◆ COLLECTED DATA
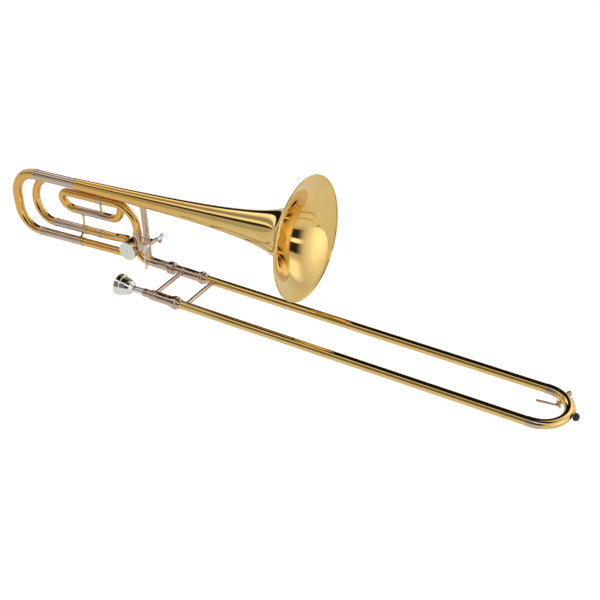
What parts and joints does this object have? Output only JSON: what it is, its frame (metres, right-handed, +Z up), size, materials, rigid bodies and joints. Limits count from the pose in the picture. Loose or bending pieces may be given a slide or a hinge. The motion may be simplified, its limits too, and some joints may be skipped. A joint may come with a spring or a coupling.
{
  "type": "trombone",
  "caption": "Tenor trombone with a hand slide, flared bell, rotary valve with extra tubing, thumb trigger, tuning slides and a removable mouthpiece.",
  "frame": {"origin": "middle of the inner slide's hand brace, where the left hand holds the instrument, on the plane of the two slide tubes", "axes": "+X along the hand slide towards its bow, +Y towards the bell side, +Z up from the slide towards the bell"},
  "size_m": [1.1556, 0.221, 0.2728],
  "materials": {
    "yellow_brass": "polished, clear lacquered",
    "nickel_silver": "polished nickel silver",
    "chromed_nickel": "hard chrome, ground smooth",
    "silver_plate": "polished silver plate",
    "steel": "bright steel",
    "rubber": "black moulded rubber",
    "cork": "natural cork"
  },
  "bodies": {
    "inner_slide": {"mouthpiece_side_inner_tube": "chromed_nickel", "bell_side_inner_tube": "chromed_nickel", "inner_slide_stockings": "chromed_nickel", "mouthpiece_side_cork_barrel": "nickel_silver", "bell_side_cork_barrel": "nickel_silver", "slide_corks": "cork", "bell_side_barrel_ring": "nickel_silver", "hand_brace": "nickel_silver", "mouthpiece_receiver": "nickel_silver", "leadpipe": "yellow_brass", "bell_tenon": "nickel_silver"},
    "outer_slide": {"mouthpiece_side_outer_tube": "yellow_brass", "bell_side_outer_tube": "yellow_brass", "outer_slide_end_rings": "nickel_silver", "outer_brace": "nickel_silver", "slide_bow": "yellow_brass", "bow_ferrules": "nickel_silver", "bow_fittings": "yellow_brass", "rubber_bumper": "rubber", "water_key_mounts": "yellow_brass", "water_key_pin": "steel"},
    "water_key": {"water_key_lever": "nickel_silver", "water_key_cork": "cork"},
    "slide_lock": {"slide_lock_ring": "nickel_silver"},
    "mouthpiece": {"mouthpiece": "silver_plate"},
    "bell_section": {"bell_flare": "yellow_brass", "bell_stem": "yellow_brass", "bell_bead": "yellow_brass", "upper_outer_leg": "nickel_silver", "lower_outer_leg": "nickel_silver", "valve_inlet_tube": "yellow_brass", "gooseneck_elbow": "yellow_brass", "gooseneck": "nickel_silver", "bell_brace": "nickel_silver", "brace_flanges": "yellow_brass", "valve_casing": "nickel_silver", "valve_cap": "chromed_nickel", "rotor_bearing_plates": "yellow_brass", "stop_bumpers": "rubber", "f_inlet_tube": "yellow_brass", "f_left_bow": "yellow_brass", "f_loop_leg": "nickel_silver", "f_right_bow": "yellow_brass", "f_outer_legs": "nickel_silver", "f_return_tube": "yellow_brass", "f_ferrules": "nickel_silver", "f_struts": "yellow_brass", "trigger_bearing": "nickel_silver", "trigger_spring": "steel"},
    "bell_lock_nut": {"bell_lock_nut": "nickel_silver"},
    "main_tuning_slide": {"main_bow": "yellow_brass", "main_inner_legs": "nickel_silver"},
    "f_tuning_slide": {"f_bow": "yellow_brass", "f_inner_legs": "nickel_silver"},
    "trigger": {"trigger_lever": "chromed_nickel", "thumb_paddle": "chromed_nickel"},
    "link_rod": {"link_rod": "nickel_silver"},
    "rotor": {"rotor": "yellow_brass", "rotor_stop_arm": "nickel_silver", "rotor_stop_screw": "steel"}
  },
  "joints": [
    {"name": "hand_slide", "type": "slide", "parent": "inner_slide", "child": "outer_slide", "axis": [1, 0, 0], "range_m": [0, 0.6]},
    {"name": "water_key_hinge", "type": "hinge", "parent": "outer_slide", "child": "water_key", "pos_m": [0.71976, 0.0286, -0.0114], "axis": [-0.809, 0.5878, 0], "range_deg": [0, 12], "stiffness_Nm_per_rad": 0.05, "springref_deg": -34.38},
    {"name": "slide_lock_turn", "type": "hinge", "parent": "inner_slide", "child": "slide_lock", "pos_m": [0.0445, -0.0462, 0], "axis": [1, 0, 0], "range_deg": [0, 30]},
    {"name": "mouthpiece_pull", "type": "slide", "parent": "inner_slide", "child": "mouthpiece", "axis": [-1, 0, 0], "range_m": [0, 0.025]},
    {"name": "bell_section_turn", "type": "hinge", "parent": "inner_slide", "child": "bell_section", "pos_m": [-0.027, 0.0462, 0], "axis": [1, 0, 0], "range_deg": [-60, 30]},
    {"name": "bell_lock_nut_turn", "type": "hinge", "parent": "bell_section", "child": "bell_lock_nut", "pos_m": [-0.0243, 0.0462, 0], "axis": [1, 0, 0], "continuous": true},
    {"name": "main_tuning_pull", "type": "slide", "parent": "bell_section", "child": "main_tuning_slide", "axis": [-0.9986, 0, -0.053], "range_m": [0, 0.06]},
    {"name": "f_tuning_pull", "type": "slide", "parent": "bell_section", "child": "f_tuning_slide", "axis": [-0.9986, 0, -0.053], "range_m": [0, 0.02]},
    {"name": "trigger_press", "type": "hinge", "parent": "bell_section", "child": "trigger", "pos_m": [-0.0657, 0.0462, 0.0421], "axis": [0, -1, 0], "range_deg": [0, 36], "stiffness_Nm_per_rad": 0.12, "springref_deg": -34.38},
    {"name": "link_rod_pivot", "type": "hinge", "parent": "trigger", "child": "link_rod", "pos_m": [-0.07003, 0.0745, 0.02879], "axis": [0, -1, 0], "range_deg": [-36, 0]},
    {"name": "rotor_turn", "type": "hinge", "parent": "bell_section", "child": "rotor", "pos_m": [-0.10934, 0.0462, 0.02036], "axis": [0, 1, 0], "range_deg": [0, 90]}
  ],
  "couplings": [
    {"joint": "link_rod_pivot", "follows": "trigger_press", "ratio": -1},
    {"joint": "rotor_turn", "follows": "trigger_press", "ratio": 2.5}
  ]
}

◆ YOUR OBJECTIVE
Please quote the data above in full, with no line missing.

◆ TASK OUTPUT
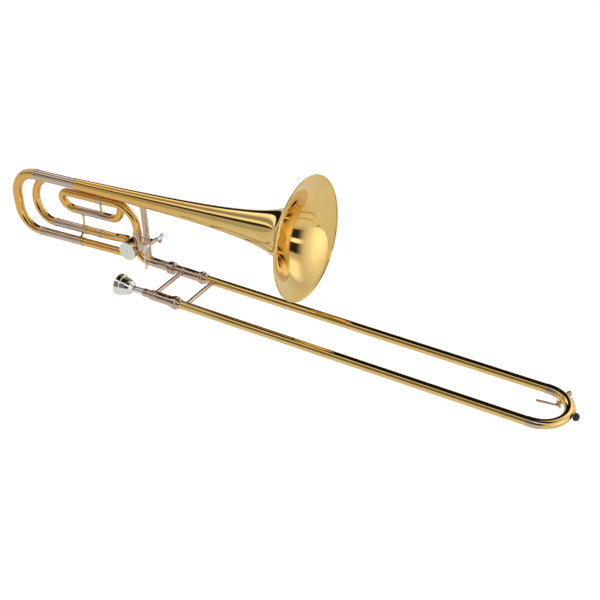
What parts and joints does this object have? Output only JSON: what it is, its frame (metres, right-handed, +Z up), size, materials, rigid bodies and joints. Limits count from the pose in the picture. Loose or bending pieces may be given a slide or a hinge. The motion may be simplified, its limits too, and some joints may be skipped. A joint may come with a spring or a coupling.
{
  "type": "trombone",
  "caption": "Tenor trombone with a hand slide, flared bell, rotary valve with extra tubing, thumb trigger, tuning slides and a removable mouthpiece.",
  "frame": {"origin": "middle of the inner slide's hand brace, where the left hand holds the instrument, on the plane of the two slide tubes", "axes": "+X along the hand slide towards its bow, +Y towards the bell side, +Z up from the slide towards the bell"},
  "size_m": [1.1556, 0.221, 0.2728],
  "materials": {
    "yellow_brass": "polished, clear lacquered",
    "nickel_silver": "polished nickel silver",
    "chromed_nickel": "hard chrome, ground smooth",
    "silver_plate": "polished silver plate",
    "steel": "bright steel",
    "rubber": "black moulded rubber",
    "cork": "natural cork"
  },
  "bodies": {
    "inner_slide": {"mouthpiece_side_inner_tube": "chromed_nickel", "bell_side_inner_tube": "chromed_nickel", "inner_slide_stockings": "chromed_nickel", "mouthpiece_side_cork_barrel": "nickel_silver", "bell_side_cork_barrel": "nickel_silver", "slide_corks": "cork", "bell_side_barrel_ring": "nickel_silver", "hand_brace": "nickel_silver", "mouthpiece_receiver": "nickel_silver", "leadpipe": "yellow_brass", "bell_tenon": "nickel_silver"},
    "outer_slide": {"mouthpiece_side_outer_tube": "yellow_brass", "bell_side_outer_tube": "yellow_brass", "outer_slide_end_rings": "nickel_silver", "outer_brace": "nickel_silver", "slide_bow": "yellow_brass", "bow_ferrules": "nickel_silver", "bow_fittings": "yellow_brass", "rubber_bumper": "rubber", "water_key_mounts": "yellow_brass", "water_key_pin": "steel"},
    "water_key": {"water_key_lever": "nickel_silver", "water_key_cork": "cork"},
    "slide_lock": {"slide_lock_ring": "nickel_silver"},
    "mouthpiece": {"mouthpiece": "silver_plate"},
    "bell_section": {"bell_flare": "yellow_brass", "bell_stem": "yellow_brass", "bell_bead": "yellow_brass", "upper_outer_leg": "nickel_silver", "lower_outer_leg": "nickel_silver", "valve_inlet_tube": "yellow_brass", "gooseneck_elbow": "yellow_brass", "gooseneck": "nickel_silver", "bell_brace": "nickel_silver", "brace_flanges": "yellow_brass", "valve_casing": "nickel_silver", "valve_cap": "chromed_nickel", "rotor_bearing_plates": "yellow_brass", "stop_bumpers": "rubber", "f_inlet_tube": "yellow_brass", "f_left_bow": "yellow_brass", "f_loop_leg": "nickel_silver", "f_right_bow": "yellow_brass", "f_outer_legs": "nickel_silver", "f_return_tube": "yellow_brass", "f_ferrules": "nickel_silver", "f_struts": "yellow_brass", "trigger_bearing": "nickel_silver", "trigger_spring": "steel"},
    "bell_lock_nut": {"bell_lock_nut": "nickel_silver"},
    "main_tuning_slide": {"main_bow": "yellow_brass", "main_inner_legs": "nickel_silver"},
    "f_tuning_slide": {"f_bow": "yellow_brass", "f_inner_legs": "nickel_silver"},
    "trigger": {"trigger_lever": "chromed_nickel", "thumb_paddle": "chromed_nickel"},
    "link_rod": {"link_rod": "nickel_silver"},
    "rotor": {"rotor": "yellow_brass", "rotor_stop_arm": "nickel_silver", "rotor_stop_screw": "steel"}
  },
  "joints": [
    {"name": "hand_slide", "type": "slide", "parent": "inner_slide", "child": "outer_slide", "axis": [1, 0, 0], "range_m": [0, 0.6]},
    {"name": "water_key_hinge", "type": "hinge", "parent": "outer_slide", "child": "water_key", "pos_m": [0.71976, 0.0286, -0.0114], "axis": [-0.809, 0.5878, 0], "range_deg": [0, 12], "stiffness_Nm_per_rad": 0.05, "springref_deg": -34.38},
    {"name": "slide_lock_turn", "type": "hinge", "parent": "inner_slide", "child": "slide_lock", "pos_m": [0.0445, -0.0462, 0], "axis": [1, 0, 0], "range_deg": [0, 30]},
    {"name": "mouthpiece_pull", "type": "slide", "parent": "inner_slide", "child": "mouthpiece", "axis": [-1, 0, 0], "range_m": [0, 0.025]},
    {"name": "bell_section_turn", "type": "hinge", "parent": "inner_slide", "child": "bell_section", "pos_m": [-0.027, 0.0462, 0], "axis": [1, 0, 0], "range_deg": [-60, 30]},
    {"name": "bell_lock_nut_turn", "type": "hinge", "parent": "bell_section", "child": "bell_lock_nut", "pos_m": [-0.0243, 0.0462, 0], "axis": [1, 0, 0], "continuous": true},
    {"name": "main_tuning_pull", "type": "slide", "parent": "bell_section", "child": "main_tuning_slide", "axis": [-0.9986, 0, -0.053], "range_m": [0, 0.06]},
    {"name": "f_tuning_pull", "type": "slide", "parent": "bell_section", "child": "f_tuning_slide", "axis": [-0.9986, 0, -0.053], "range_m": [0, 0.02]},
    {"name": "trigger_press", "type": "hinge", "parent": "bell_section", "child": "trigger", "pos_m": [-0.0657, 0.0462, 0.0421], "axis": [0, -1, 0], "range_deg": [0, 36], "stiffness_Nm_per_rad": 0.12, "springref_deg": -34.38},
    {"name": "link_rod_pivot", "type": "hinge", "parent": "trigger", "child": "link_rod", "pos_m": [-0.07003, 0.0745, 0.02879], "axis": [0, -1, 0], "range_deg": [-36, 0]},
    {"name": "rotor_turn", "type": "hinge", "parent": "bell_section", "child": "rotor", "pos_m": [-0.10934, 0.0462, 0.02036], "axis": [0, 1, 0], "range_deg": [0, 90]}
  ],
  "couplings": [
    {"joint": "link_rod_pivot", "follows": "trigger_press", "ratio": -1},
    {"joint": "rotor_turn", "follows": "trigger_press", "ratio": 2.5}
  ]
}